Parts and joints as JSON
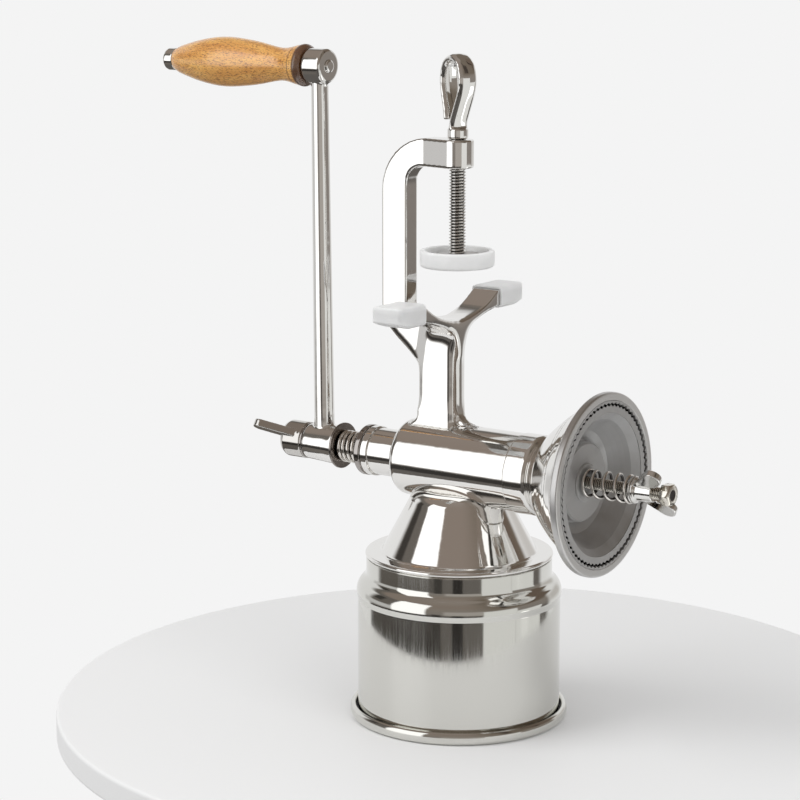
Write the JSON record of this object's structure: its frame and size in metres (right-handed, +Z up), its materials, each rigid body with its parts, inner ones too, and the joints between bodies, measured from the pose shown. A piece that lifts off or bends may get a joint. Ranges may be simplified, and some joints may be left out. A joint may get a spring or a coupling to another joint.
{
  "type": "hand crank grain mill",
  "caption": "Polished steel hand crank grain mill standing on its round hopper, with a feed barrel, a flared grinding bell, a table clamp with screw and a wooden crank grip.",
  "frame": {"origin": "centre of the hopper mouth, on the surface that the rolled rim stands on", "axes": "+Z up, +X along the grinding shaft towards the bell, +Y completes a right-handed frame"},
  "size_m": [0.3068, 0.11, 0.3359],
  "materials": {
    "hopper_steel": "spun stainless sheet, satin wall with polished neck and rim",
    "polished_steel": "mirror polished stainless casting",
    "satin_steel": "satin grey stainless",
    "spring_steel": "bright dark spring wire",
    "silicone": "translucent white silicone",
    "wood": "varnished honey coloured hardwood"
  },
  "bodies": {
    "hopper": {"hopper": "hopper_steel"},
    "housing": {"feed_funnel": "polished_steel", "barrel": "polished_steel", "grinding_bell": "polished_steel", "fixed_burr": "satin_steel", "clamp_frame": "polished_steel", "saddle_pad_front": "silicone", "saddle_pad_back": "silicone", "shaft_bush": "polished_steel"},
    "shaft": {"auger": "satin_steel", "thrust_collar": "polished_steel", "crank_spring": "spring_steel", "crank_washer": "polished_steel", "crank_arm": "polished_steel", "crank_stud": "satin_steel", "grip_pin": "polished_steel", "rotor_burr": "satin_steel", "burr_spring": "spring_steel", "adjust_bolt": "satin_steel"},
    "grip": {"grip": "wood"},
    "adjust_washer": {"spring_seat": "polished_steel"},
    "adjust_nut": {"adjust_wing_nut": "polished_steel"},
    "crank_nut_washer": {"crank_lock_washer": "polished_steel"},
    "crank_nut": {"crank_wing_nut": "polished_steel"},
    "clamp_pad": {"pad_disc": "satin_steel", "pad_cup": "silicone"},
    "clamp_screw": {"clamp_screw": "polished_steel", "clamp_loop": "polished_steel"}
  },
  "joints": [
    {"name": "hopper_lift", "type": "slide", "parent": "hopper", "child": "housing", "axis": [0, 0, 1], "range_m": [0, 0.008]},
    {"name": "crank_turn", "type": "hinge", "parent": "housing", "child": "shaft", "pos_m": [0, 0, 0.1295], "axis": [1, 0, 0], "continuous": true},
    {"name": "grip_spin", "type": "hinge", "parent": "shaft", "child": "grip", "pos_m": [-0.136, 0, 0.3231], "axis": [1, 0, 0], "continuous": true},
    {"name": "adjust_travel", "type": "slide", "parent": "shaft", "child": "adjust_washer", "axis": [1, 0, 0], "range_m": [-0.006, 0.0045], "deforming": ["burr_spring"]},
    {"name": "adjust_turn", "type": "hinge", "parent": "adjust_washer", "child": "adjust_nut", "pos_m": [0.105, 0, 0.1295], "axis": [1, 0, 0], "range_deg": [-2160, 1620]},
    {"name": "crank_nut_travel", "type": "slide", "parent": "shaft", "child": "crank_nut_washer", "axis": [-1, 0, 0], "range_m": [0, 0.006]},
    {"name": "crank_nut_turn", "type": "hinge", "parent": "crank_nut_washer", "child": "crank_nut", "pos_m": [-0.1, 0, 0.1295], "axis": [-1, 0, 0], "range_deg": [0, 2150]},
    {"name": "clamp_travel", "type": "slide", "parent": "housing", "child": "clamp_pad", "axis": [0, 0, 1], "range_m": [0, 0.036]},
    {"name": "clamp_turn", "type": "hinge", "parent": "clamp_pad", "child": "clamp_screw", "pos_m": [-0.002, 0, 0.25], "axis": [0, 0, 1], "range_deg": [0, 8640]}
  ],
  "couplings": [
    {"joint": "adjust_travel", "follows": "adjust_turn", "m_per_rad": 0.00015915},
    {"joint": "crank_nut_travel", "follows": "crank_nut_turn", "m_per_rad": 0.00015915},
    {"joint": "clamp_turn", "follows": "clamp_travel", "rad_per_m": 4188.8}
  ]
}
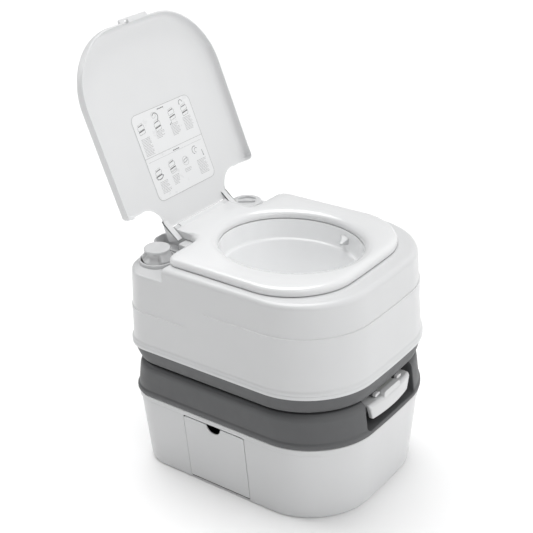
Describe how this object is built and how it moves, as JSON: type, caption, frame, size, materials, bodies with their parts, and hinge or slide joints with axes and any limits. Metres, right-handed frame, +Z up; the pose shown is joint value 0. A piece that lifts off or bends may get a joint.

Task to carry out: Search the preceding listing for "pose" and extract every line where it is found.

Reply:
Write the JSON record of this object's structure: its frame and size in metres (right-handed, +Z up), its materials, each rigid body with its parts, inner ones too, and the joints between bodies, measured from the pose shown. A piece that lifts off or bends may get a joint. Ranges may be simplified, and some joints may be left out. A joint may get a spring or a coupling to another joint.
Describe how this object is built and how it moves, as JSON: type, caption, frame, size, materials, bodies with their parts, and hinge or slide joints with axes and any limits. Metres, right-handed frame, +Z up; the pose shown is joint value 0. A piece that lifts off or bends may get a joint.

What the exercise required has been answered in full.